La vita in carcere. Dostoevskij non era mai solo, affiancato costantemente da compagni della medesima sorte o da carcerieri, ma si sentiva comunque più abbandonato che mai: nessuno con cui parlare, nessuno con cui condividere, nemmeno un libro a cui affidare il ritmo della giostra del proprio sempre più delirante pensare. Pensare, in effetti, era tutto quanto gli rimaneva. Nella sua testa, Fedor inscenò in quegli anni un duro processo alla sua vita passata, allestendo un tribunale di cui fu spesso grato, perché gli permise di mantenere un’ancora con la vita vera. È paradossale come ciò che Dostoevskij, in quegli anni, avvertisse come più autentico fosse ciò che era infinitamente lontano. Stranezze da vita carceraria.
Al mattino e fino a sera, tutti i giorni, il lavoro: dietro la fortezza correva un fiume gelato, sul quale i detenuti demolivano navi in disuso, e quando erano fortunati si occupavano di far girare la ruota nel tornio. Ciò che Fedor soffriva di più non era tanto la fatica in sé, quanto il fatto che fosse obbligato a lavorare. Anche provare a scambiare quattro parole con gli altri detenuti era un’impresa: si parlava, ma solo come se la vita fosse iniziata dal primo giorno di prigionia. Ciò che era accaduto a ciascuno prima della condanna era assoluto tabù. E quando per caso qualcuno si lasciava sfuggire un dettaglio, era quasi meglio che non fosse accaduto: Gazin, un alto e robusto russo, negli anni precedenti provava un particolare piacere nello sgozzare bambini. «Non avevo, accanto a me, quasi un solo essere con cui potessi scambiare una parola cordiale. Mi sentivo bandito, tagliato via dal mondo».

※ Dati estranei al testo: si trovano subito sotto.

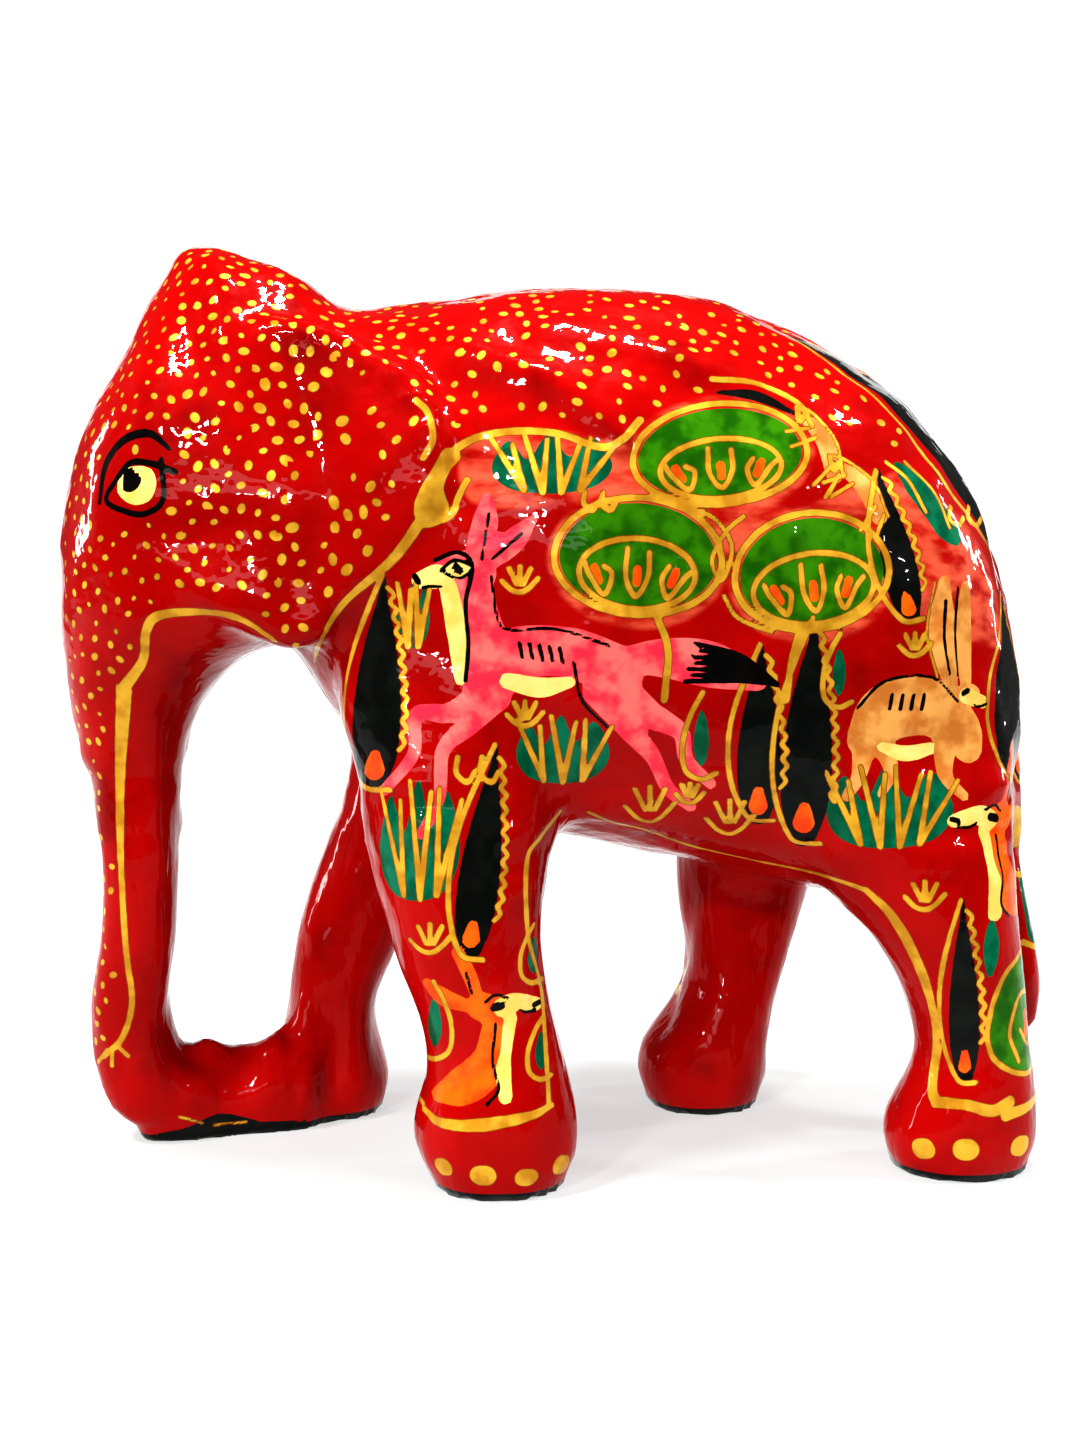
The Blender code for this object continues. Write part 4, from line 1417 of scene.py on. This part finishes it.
print("nodes so far:", len(tree.nodes))

# %% Lay the paints over the red
waver = arithmetic("MULTIPLY", arithmetic("SUBTRACT", noise_at(WAVER_SCALE, 1.0), 0.5), 2 * WAVER_MM)
tone = between(noise_at(TONE_SCALE, 3.0), 0.38, 0.64)
cloud = between(noise_at(CLOUD_SCALE, 4.0, 0.6), 0.36, 0.66)
deep = between(noise_at(CLOUD_SCALE * 1.7, 3.0), 0.52, 0.8, 0.0, 0.55)
painted_colour = mixed(deep, mixed(cloud, RED, RED_ROSE), RED_DEEP)


def laid_over(below, layer, above):
    """The colour below with a layer of paint over it."""
    edge = SOFT_EDGES.get(layer, EDGE)
    share = between(arithmetic("ADD", attribute(layer), waver), -edge, edge, 1.0, 0.0)
    return mixed(share, below, above)


streaks = node(tree, "ShaderNodeMapping", {"Vector": place, "Scale": (0.35, 1, 1)}).outputs[0]
brushed = node(tree, "ShaderNodeTexNoise", {"Vector": streaks, "Scale": STREAK_SCALE,
                                             "Detail": 3.0}).outputs["Fac"]
wash = mixed(between(brushed, 0.34, 0.68), *TONES["salmon"])
for layer in PAINTS:
    pigment = wash if layer == "salmon" else mixed(tone, *TONES[layer])
    painted_colour = laid_over(painted_colour, layer, pigment)
print("laid over the red:", PAINTS)

# %% Gold lines and dots
def vectors(operation, inputs):
    return node(tree, "ShaderNodeVectorMath", inputs, operation=operation)


gold_distance = arithmetic("ADD", arithmetic("MINIMUM", attribute("gold"), attribute("fine_gold")), waver)
lean = attribute("dot_lean", "Vector")
offset = vectors("SUBTRACT", {0: place, 1: attribute("dot_centre", "Vector")})
along = vectors("DOT_PRODUCT", {0: offset.outputs[0], 1: lean})
back = vectors("SCALE", {0: lean, "Scale": along.outputs["Value"]})
rounded = vectors("SUBTRACT", {0: offset.outputs[0], 1: back.outputs[0]})
from_centre = vectors("LENGTH", {0: rounded.outputs[0]}).outputs["Value"]
dot_distance = arithmetic("DIVIDE", arithmetic("SUBTRACT", from_centre, attribute("dot_radius")), MM)
dot_distance = arithmetic("ADD", dot_distance, waver)
gold_distance = arithmetic("MINIMUM", gold_distance, dot_distance)
gold_share = between(gold_distance, -EDGE, EDGE, 1.0, 0.0)
gold_tone = mixed(tone, GOLD, GOLD_DARK)
gold_inside = between(gold_distance, *GOLD_RIM)
painted_colour = mixed(gold_share, painted_colour, mixed(gold_inside, gold_tone, GOLD_EDGE))
painted_colour = laid_over(painted_colour, "ink", mixed(tone, *TONES["ink"]))
print("gold has a dark rim from", GOLD_RIM, "mm")

# %% Black soles and the clear coat
height = node(tree, "ShaderNodeSeparateXYZ", {0: place}).outputs["Z"]
sole = between(height, SOLE_BLACK * 0.9, SOLE_BLACK, 1.0, 0.0)
painted_colour = mixed(sole, painted_colour, TONES["black"][0])
stretched = node(tree, "ShaderNodeMapping", {"Vector": place, "Scale": (1, 1, 0.4)}).outputs[0]
leg_grain = node(tree, "ShaderNodeTexNoise", {"Vector": stretched, "Scale": LEG_GRAIN,
                                              "Detail": 2.0}).outputs["Fac"]
on_leg = between(height, *LEG_GRAIN_BLEND, 1.0, 0.0)
grain_height = node(tree, "ShaderNodeMix", {0: on_leg, 2: noise_at(BODY_GRAIN), 3: leg_grain},
                    data_type="FLOAT").outputs[0]
fine_bump = node(tree, "ShaderNodeBump", {"Height": grain_height, "Strength": GRAIN_STRENGTH,
                                          "Distance": GRAIN_DEPTH})
finish = node(tree, "ShaderNodeBsdfPrincipled",
              {"Base Color": painted_colour, "Normal": fine_bump.outputs[0],
               "Metallic": arithmetic("MULTIPLY", gold_share, GOLD_METAL),
               "Roughness": 0.38, "Specular IOR Level": 0.02,
               "Coat Weight": 1.0, "Coat Roughness": 0.03, "Coat IOR": 1.2})
tree.links.new(fine_bump.outputs[0], finish.inputs["Coat Normal"])
node(tree, "ShaderNodeOutputMaterial", {"Surface": finish.outputs[0]})
print("skin material has", len(tree.nodes), "nodes")

# %% Sow the dots and finish the body
body = add_object("elephant_body", fine_mesh)
sower = body.modifiers.new("dots", "NODES")
sower.node_group = dots_tree
for item, value in size_inputs:
    sower[item.identifier] = value
sower[material_input.identifier] = skin
dotted_mesh = evaluated_copy(body, "elephant_body")
body.modifiers.remove(sower)
body.data = dotted_mesh
body.data.shade_smooth()
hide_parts("elephant")
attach(body, "root")
print("body:", len(body.data.polygons), "faces,", [a.name for a in body.data.attributes])

# %% [markdown]
# ## The studio
# The figure stands on a white sweep, which rises behind it without a corner. The world is nearly white, so
# every edge mirrors a pale rim, and a few lights give the small hard glints on the crown, ear and back.

# %% White sweep
FLOOR_FRONT = -0.14
FLOOR_BACK = 0.9
SWEEP_RADIUS = 0.5
SWEEP_HALF_WIDTH = 0.78
SWEEP_TOP = 0.78
# Painted light: the paper glows, dimmer on the floor and brighter on the backdrop, and its grey is a little
# cyan to cancel the pink light that the red body bounces onto it.
PAPER_GLOW = (0.375, 0.7)
GLOW_FROM = 0.25
GLOW_TO = 0.8
PAPER_GREY = (0.28, 0.305, 0.305, 1)
PAPER_ROUGHNESS = 0.9
WHITE = (1, 1, 1, 1)


def white_sweep():
    bend = [(FLOOR_BACK + SWEEP_RADIUS * math.sin(a), SWEEP_RADIUS * (1 - math.cos(a)))
            for a in np.linspace(0, math.pi / 2, 16)]
    profile = [(FLOOR_FRONT, 0), *bend, (FLOOR_BACK + SWEEP_RADIUS, SWEEP_TOP)]
    corners = [(x, y, z) for x in (-SWEEP_HALF_WIDTH, SWEEP_HALF_WIDTH) for y, z in profile]
    count = len(profile)
    faces = [(i, i + count, i + count + 1, i + 1) for i in range(count - 1)]
    mesh = bpy.data.meshes.new("sweep")
    mesh.from_pydata(corners, [], faces)
    mesh.shade_smooth()
    return add_object("sweep", mesh)


paper = bpy.data.materials.new("white_paper")
paper.use_nodes = True
paper_finish = paper.node_tree.nodes["Principled BSDF"]
paper_finish.inputs["Base Color"].default_value = PAPER_GREY
paper_finish.inputs["Roughness"].default_value = PAPER_ROUGHNESS
paper_finish.inputs["Emission Color"].default_value = WHITE
paper_place = node(paper.node_tree, "ShaderNodeTexCoord").outputs["Object"]
# The glow grows from the floor to the backdrop. This painted light keeps the backdrop white while the floor
# still shows its shadows.
paper_depth = node(paper.node_tree, "ShaderNodeSeparateXYZ", {0: paper_place}).outputs["Y"]
glow = node(paper.node_tree, "ShaderNodeMapRange",
            {"Value": paper_depth, "From Min": GLOW_FROM, "From Max": GLOW_TO,
             "To Min": PAPER_GLOW[0], "To Max": PAPER_GLOW[1]})
paper.node_tree.links.new(glow.outputs[0], paper_finish.inputs["Emission Strength"])
sweep = white_sweep()
sweep.data.materials.append(paper)
print("sweep", [round(d, 2) for d in sweep.dimensions], "m")

# %% Lights and world
MIDDLE = (0, 0, 0.07)
WORLD_STRENGTH = 0.06
EXPOSURE = 0.2
# Name, place in metres, width, height and watts of each light.
LIGHTS = [
    ("overhead", (0.05, -0.02, 0.75), 0.115, 0.075, 3.6),
    ("top_left", (-0.36, -0.24, 0.62), 0.09, 0.05, 2.1),
    ("top_right", (0.4, -0.12, 0.6), 0.08, 0.05, 1.5),
    ("front_left", (-0.42, -0.7, 0.45), 0.08, 0.05, 2.2),
    ("front_panel", (-0.3, -0.8, 0.2), 0.6, 0.1, 1.0),
    ("front_right", (0.5, -0.62, 0.3), 0.04, 0.04, 0.8),
    ("low_left", (-0.27, -0.72, 0.14), 0.05, 0.035, 0.7),
    ("left_strip", (-0.62, 0.2, 0.24), 0.07, 0.3, 1.4),
    ("right_strip", (0.62, 0.16, 0.24), 0.06, 0.3, 1.2),
]


def area_light(name, place, width, height, watts):
    """A rectangle of light that faces the middle of the figure."""
    light = bpy.data.lights.new(name, "AREA")
    light.energy = watts
    light.shape = "RECTANGLE"
    light.size, light.size_y = width, height
    obj = bpy.data.objects.new(name, light)
    obj.location = place
    obj.rotation_euler = (Vector(place) - Vector(MIDDLE)).to_track_quat("Z", "Y").to_euler()
    scene.collection.objects.link(obj)


for row in LIGHTS:
    area_light(*row)
world = bpy.data.worlds.new("white_room")
scene.world = world
world.use_nodes = True
world.node_tree.nodes["Background"].inputs["Color"].default_value = WHITE
world.node_tree.nodes["Background"].inputs["Strength"].default_value = WORLD_STRENGTH
scene.view_settings.view_transform = "Standard"
scene.view_settings.look = "High Contrast"
scene.view_settings.exposure = EXPOSURE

La libertà. Il pensiero fisso, martellante e indomabile, era naturalmente quello della libertà. Ne cercava tracce ovunque, soprattutto nell’aria primaverile, quando respirandola a pieni polmoni tentava di cogliere le fragranze lontane, oltre le mura, dell’assenza di catene. Riversò ogni sua speranza nella fede: tentava in ogni modo di cogliere sempre più la figura di Dio, ritenuta così profonda e perfetta. Andava in chiesa due o tre volta al giorno, quasi esclusivamente per sentir dire al sacerdote le parole liturgiche “Accoglimi come il ladrone, Signore”.
L’ultimo periodo di carcerazione fu del tutto diverso. Intravedere la fine della prigionia e scorgere finalmente l’alba della libertà lo riempiva di gioia e di un nuovo vigore. Ebbe anche la possibilità di avere finalmente dei libri, il primo dei quali lo divorò pressoché in un’unica notte. La sera prima dell’agognato giorno fece un giro delle mura, come già aveva fatto migliaia di volte, ma in quel momento aveva tutto un altro sapore. Andò a letto presto, si alzò ancora prima, e dopo aver salutato gli altri detenuti andò alla fucina per farsi spezzare le catene, simbolo ultimo della libertà perduta per quattro anni. «La libertà – commentò Dostoevskij –, una nuova vita, la risurrezione dei morti».